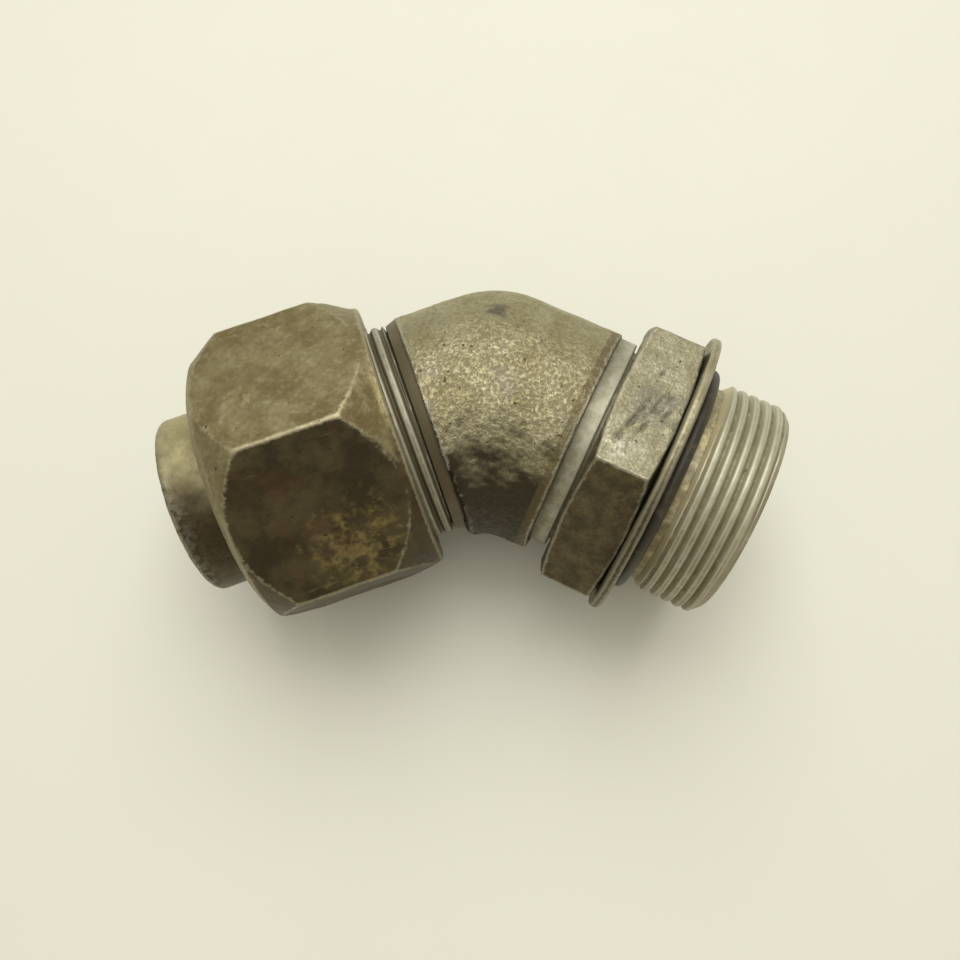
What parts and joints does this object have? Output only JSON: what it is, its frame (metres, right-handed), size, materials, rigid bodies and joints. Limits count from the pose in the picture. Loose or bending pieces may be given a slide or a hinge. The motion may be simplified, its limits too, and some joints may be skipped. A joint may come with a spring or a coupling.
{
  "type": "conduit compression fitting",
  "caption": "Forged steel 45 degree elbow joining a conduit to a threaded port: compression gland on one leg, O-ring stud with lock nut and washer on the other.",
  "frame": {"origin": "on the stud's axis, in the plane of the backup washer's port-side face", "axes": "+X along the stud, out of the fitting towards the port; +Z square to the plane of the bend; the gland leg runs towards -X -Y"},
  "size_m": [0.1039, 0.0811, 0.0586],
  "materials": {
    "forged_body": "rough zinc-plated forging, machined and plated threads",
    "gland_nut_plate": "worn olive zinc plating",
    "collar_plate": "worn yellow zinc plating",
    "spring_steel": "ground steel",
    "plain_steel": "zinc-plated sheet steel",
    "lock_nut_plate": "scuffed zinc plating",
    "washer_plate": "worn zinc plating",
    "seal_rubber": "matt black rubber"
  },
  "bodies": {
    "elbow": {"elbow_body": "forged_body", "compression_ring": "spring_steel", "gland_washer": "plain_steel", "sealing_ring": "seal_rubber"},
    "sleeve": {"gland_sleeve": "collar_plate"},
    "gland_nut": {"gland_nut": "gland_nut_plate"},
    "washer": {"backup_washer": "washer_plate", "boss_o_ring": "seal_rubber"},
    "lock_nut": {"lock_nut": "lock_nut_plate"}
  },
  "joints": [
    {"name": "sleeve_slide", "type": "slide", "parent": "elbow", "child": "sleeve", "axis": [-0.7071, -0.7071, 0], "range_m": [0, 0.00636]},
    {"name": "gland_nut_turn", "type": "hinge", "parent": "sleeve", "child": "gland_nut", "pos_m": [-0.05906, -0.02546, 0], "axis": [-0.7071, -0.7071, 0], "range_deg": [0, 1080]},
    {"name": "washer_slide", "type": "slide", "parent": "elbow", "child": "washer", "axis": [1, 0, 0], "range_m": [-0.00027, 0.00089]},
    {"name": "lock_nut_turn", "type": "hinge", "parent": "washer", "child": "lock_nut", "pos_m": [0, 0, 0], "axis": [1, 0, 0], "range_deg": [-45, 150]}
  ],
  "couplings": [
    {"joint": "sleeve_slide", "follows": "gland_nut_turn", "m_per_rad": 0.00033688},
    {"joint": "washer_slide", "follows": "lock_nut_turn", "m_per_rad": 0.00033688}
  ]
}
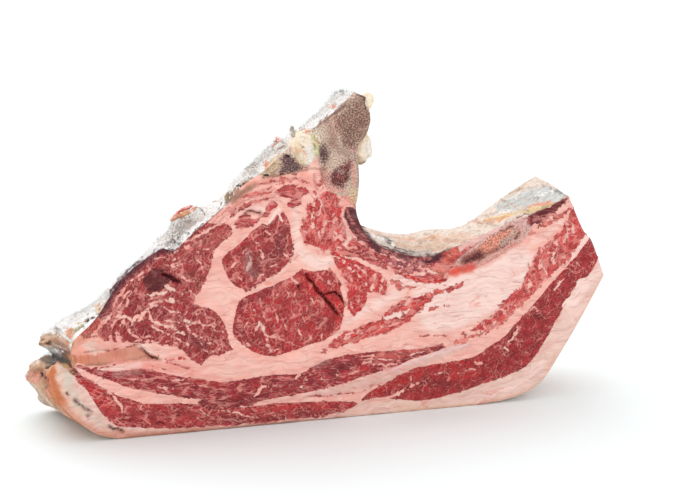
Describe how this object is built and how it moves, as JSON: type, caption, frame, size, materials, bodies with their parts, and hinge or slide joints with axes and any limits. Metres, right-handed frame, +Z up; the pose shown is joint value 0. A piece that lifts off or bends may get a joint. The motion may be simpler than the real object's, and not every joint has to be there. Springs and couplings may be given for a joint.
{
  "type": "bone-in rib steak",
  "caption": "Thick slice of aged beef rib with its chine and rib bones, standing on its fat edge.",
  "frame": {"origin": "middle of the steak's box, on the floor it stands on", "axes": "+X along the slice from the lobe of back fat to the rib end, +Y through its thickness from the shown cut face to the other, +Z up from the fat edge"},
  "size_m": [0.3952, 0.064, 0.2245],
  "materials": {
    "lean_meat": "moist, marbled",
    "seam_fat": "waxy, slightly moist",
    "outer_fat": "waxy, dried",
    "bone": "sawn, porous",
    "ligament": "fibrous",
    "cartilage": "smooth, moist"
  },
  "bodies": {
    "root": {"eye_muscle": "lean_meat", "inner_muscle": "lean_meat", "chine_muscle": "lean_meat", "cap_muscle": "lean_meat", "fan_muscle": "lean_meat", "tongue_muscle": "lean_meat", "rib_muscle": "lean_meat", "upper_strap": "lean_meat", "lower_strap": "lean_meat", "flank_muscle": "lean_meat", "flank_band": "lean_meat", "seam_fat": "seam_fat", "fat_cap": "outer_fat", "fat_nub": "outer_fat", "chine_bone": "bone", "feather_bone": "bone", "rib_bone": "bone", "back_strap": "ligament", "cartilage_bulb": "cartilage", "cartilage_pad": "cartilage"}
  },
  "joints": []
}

_ _ _

• [Aim] Every record should be repeated exactly; please leave none out.

• [Response to this exercise]
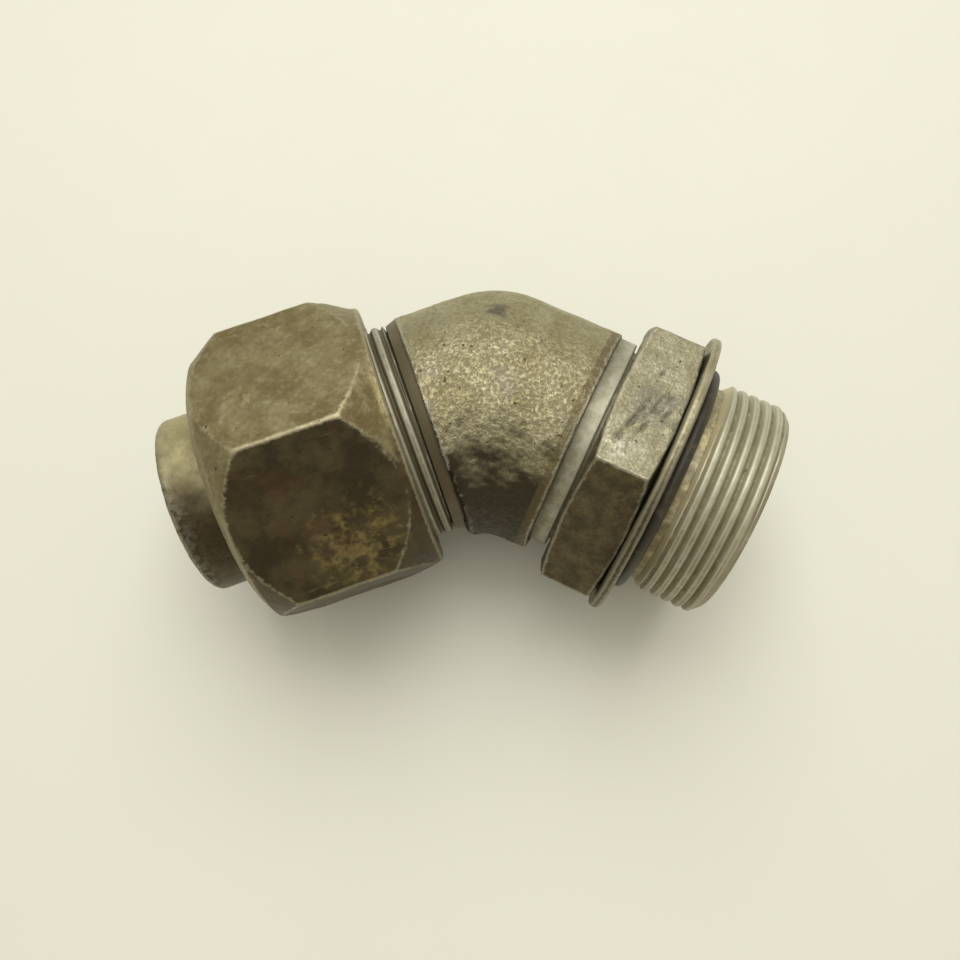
What parts and joints does this object have? Output only JSON: what it is, its frame (metres, right-handed), size, materials, rigid bodies and joints. Limits count from the pose in the picture. Loose or bending pieces may be given a slide or a hinge. The motion may be simplified, its limits too, and some joints may be skipped. A joint may come with a spring or a coupling.
{
  "type": "conduit compression fitting",
  "caption": "Forged steel 45 degree elbow joining a conduit to a threaded port: compression gland on one leg, O-ring stud with lock nut and washer on the other.",
  "frame": {"origin": "on the stud's axis, in the plane of the backup washer's port-side face", "axes": "+X along the stud, out of the fitting towards the port; +Z square to the plane of the bend; the gland leg runs towards -X -Y"},
  "size_m": [0.1039, 0.0811, 0.0586],
  "materials": {
    "forged_body": "rough zinc-plated forging, machined and plated threads",
    "gland_nut_plate": "worn olive zinc plating",
    "collar_plate": "worn yellow zinc plating",
    "spring_steel": "ground steel",
    "plain_steel": "zinc-plated sheet steel",
    "lock_nut_plate": "scuffed zinc plating",
    "washer_plate": "worn zinc plating",
    "seal_rubber": "matt black rubber"
  },
  "bodies": {
    "elbow": {"elbow_body": "forged_body", "compression_ring": "spring_steel", "gland_washer": "plain_steel", "sealing_ring": "seal_rubber"},
    "sleeve": {"gland_sleeve": "collar_plate"},
    "gland_nut": {"gland_nut": "gland_nut_plate"},
    "washer": {"backup_washer": "washer_plate", "boss_o_ring": "seal_rubber"},
    "lock_nut": {"lock_nut": "lock_nut_plate"}
  },
  "joints": [
    {"name": "sleeve_slide", "type": "slide", "parent": "elbow", "child": "sleeve", "axis": [-0.7071, -0.7071, 0], "range_m": [0, 0.00636]},
    {"name": "gland_nut_turn", "type": "hinge", "parent": "sleeve", "child": "gland_nut", "pos_m": [-0.05906, -0.02546, 0], "axis": [-0.7071, -0.7071, 0], "range_deg": [0, 1080]},
    {"name": "washer_slide", "type": "slide", "parent": "elbow", "child": "washer", "axis": [1, 0, 0], "range_m": [-0.00027, 0.00089]},
    {"name": "lock_nut_turn", "type": "hinge", "parent": "washer", "child": "lock_nut", "pos_m": [0, 0, 0], "axis": [1, 0, 0], "range_deg": [-45, 150]}
  ],
  "couplings": [
    {"joint": "sleeve_slide", "follows": "gland_nut_turn", "m_per_rad": 0.00033688},
    {"joint": "washer_slide", "follows": "lock_nut_turn", "m_per_rad": 0.00033688}
  ]
}
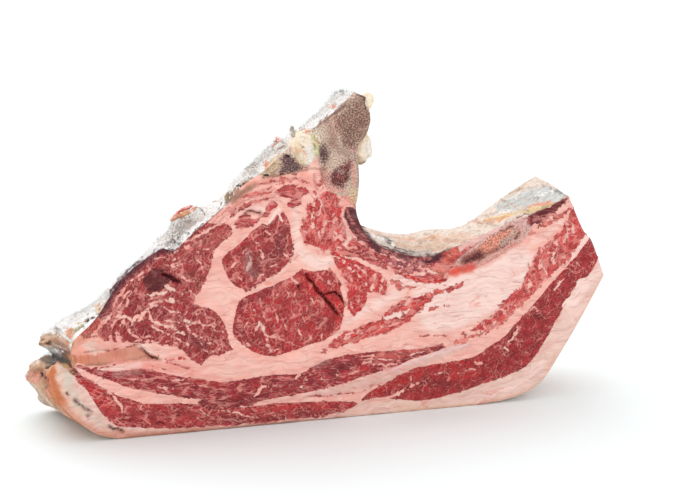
Describe how this object is built and how it moves, as JSON: type, caption, frame, size, materials, bodies with their parts, and hinge or slide joints with axes and any limits. Metres, right-handed frame, +Z up; the pose shown is joint value 0. A piece that lifts off or bends may get a joint. The motion may be simpler than the real object's, and not every joint has to be there. Springs and couplings may be given for a joint.
{
  "type": "bone-in rib steak",
  "caption": "Thick slice of aged beef rib with its chine and rib bones, standing on its fat edge.",
  "frame": {"origin": "middle of the steak's box, on the floor it stands on", "axes": "+X along the slice from the lobe of back fat to the rib end, +Y through its thickness from the shown cut face to the other, +Z up from the fat edge"},
  "size_m": [0.3952, 0.064, 0.2245],
  "materials": {
    "lean_meat": "moist, marbled",
    "seam_fat": "waxy, slightly moist",
    "outer_fat": "waxy, dried",
    "bone": "sawn, porous",
    "ligament": "fibrous",
    "cartilage": "smooth, moist"
  },
  "bodies": {
    "root": {"eye_muscle": "lean_meat", "inner_muscle": "lean_meat", "chine_muscle": "lean_meat", "cap_muscle": "lean_meat", "fan_muscle": "lean_meat", "tongue_muscle": "lean_meat", "rib_muscle": "lean_meat", "upper_strap": "lean_meat", "lower_strap": "lean_meat", "flank_muscle": "lean_meat", "flank_band": "lean_meat", "seam_fat": "seam_fat", "fat_cap": "outer_fat", "fat_nub": "outer_fat", "chine_bone": "bone", "feather_bone": "bone", "rib_bone": "bone", "back_strap": "ligament", "cartilage_bulb": "cartilage", "cartilage_pad": "cartilage"}
  },
  "joints": []
}